The plant is in a building that was used by another slaughterhouse that closed, leaving behind a string of Clean Water Act violations, including a $3.7 million fine imposed by state water quality regulators against the out-of-state company that owned the plant.
Shields said the water district had been assured the new owners had the permits necessary to operate before IID turned over money to help the plant reopen under new ownership. That new company is led by a member of one of the Imperial Valley’s old farming families.
Another big business recipient of the fallowing-related money is California Ethanol & Power, which is trying to start an ethanol plant in the Imperial Valley.
Nonprofits have also gotten some of the money, including the Cancer Resources Center of the Desert. The center helps cancer patients get treatment and cope.
“We help people better understand this terrible disease,” said Helen Palomino, the head of the center.
Last year, IID approved giving the center $425,000, on top of an earlier grant.
IID has also given money to a theater company, the El Centro Police Activities League and to cities to help fund libraries, public works and a public pool.
The Metropolitan Water District of Southern California has a similar pot of money to compensate a farming district in the Palo Verde Valley on the California-Arizona border. That program is controlled by a third-party group and loans money, unlike IID, which gives it away as grants.

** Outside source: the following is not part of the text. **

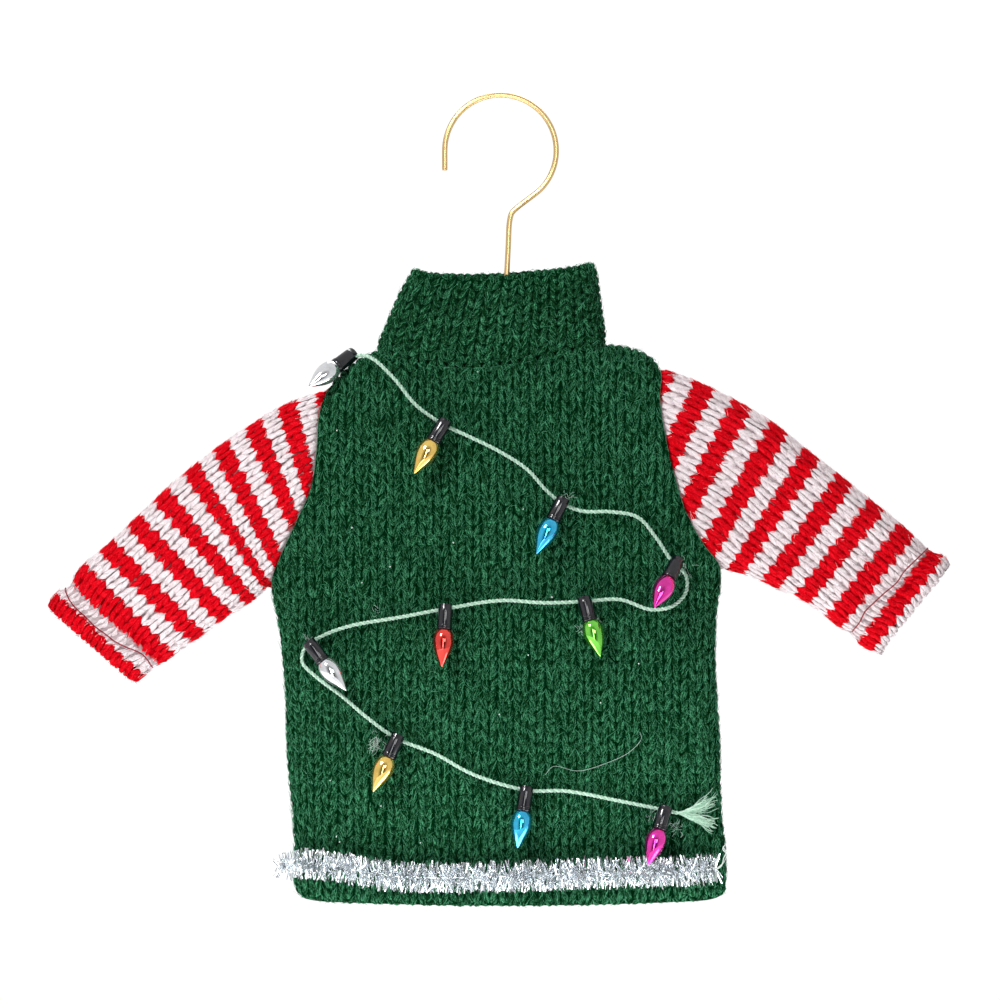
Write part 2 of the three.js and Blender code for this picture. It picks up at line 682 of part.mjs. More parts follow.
addPiece('front', bodyPanel(-1), FINISH.greenKnit);
addPiece('back', bodyPanel(1), FINISH.greenKnit);
sleeve('sleeve_left', sleeveRow.left, 'to', 1);
sleeve('sleeve_right', sleeveRow.right, 'from', -1);
collar();
hanger();
lights();
tinsel();

export default object;
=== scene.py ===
"""The looks of a miniature machine-knit christmas sweater on its wire hanger.

The cloth has the form of its solids: a flat garment whose cloth turns round its folded outline.
Thin shells carry every knit stitch as two legs of yarn, a twisted cord with ten small lamps is
looped over the front, and a strand of foil tinsel lies along the hem. Sizes are in millimetres
in the tables and in metres in the meshes, +Z up, front towards -Y, with the origin inside the
top of the wire hook.
"""

import logging
import math
from dataclasses import dataclass, field
from enum import Enum
from typing import Callable, Sequence

import bpy
import numpy as np
from mathutils import Matrix, Vector

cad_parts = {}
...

Both deals highlight a fundamental weirdness of California water law: Farmers or agencies, like IID, own rights dating back a century or more. As times change the rights don’t and there’s no easy way to redistribute water even if, say, San Diego has more than three million people and Imperial still has less than 200,000. But taking water from a region that has come to rely on it isn’t simple.
“Transfers are messy and there’re domino effects you don’t think of,” said Marion Champion, an IID spokeswoman.
If the state stepped in and took Imperial’s water for a city, not only would political hell break loose but the whole county, which is already economically depressed, could be ruined.
So, lawyers and economists get involved and figure out how to put a deal together to make everyone happy — and that usually involves throwing money at it.